We foresee that within ten years of such a wall being erected, there will be at least as many EWIs as there are now (6 to 7 million), and perhaps several million more. This means that along with the 5 million visa overstayers, there will be at a minimum a total of over 11 million undocumented immigrants in the U.S., and possibly many more, most of whom transformed into a permanently settled population of residents. Thus, a $20 billion investment intended to wall people out of the U.S. will have kept people in the U.S. Trump’s wall won’t work.
Ainsley, J.E., 2017. “Trump Border Wall to Cost $21.6 Billion, Take 3.5 Years to Build: Internal Report.” Reuters World News, February 9, 2017.
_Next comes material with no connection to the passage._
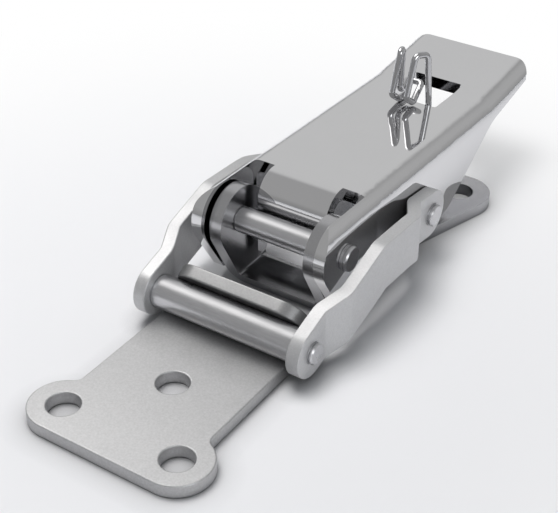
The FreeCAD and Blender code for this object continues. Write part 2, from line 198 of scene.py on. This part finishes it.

Argueta, C.V., 2016. “Border Security: Immigration Enforcement Between Ports of Entry.” Congressional Research Service, April 19.
Hotchkiss, M. 2016. “Tighter Enforcement along the U.S.-Mexico Border Backfired.” Phys.Org News, April 21, 2016.
Krogstand, J.M., J.S. Passel and D. Cohn, 2016. “5 Facts About Illegal Immigration in the U.S.” Pew Research Center, November 3, 2016.
Massey, D.S., J. Durand, and K.A. Pren, 2016. “Why Border Enforcement Backfired.” American Journal of Sociology 121: 1557-1600.
Morrison, P.A. and D.L. Poston, Jr., 2017. “Three Myths of U.S. Immigration: The Reality? A Border Wall Would Keep Undocumented in the U.S. — Not Out of It,” San Antonio Express-News (March 5): F1.
Poston, D.L., Jr., and L.F. Bouvier, 2017. Population and Society: An Introduction to Demography. 2nd edition. New York: Cambridge University Press.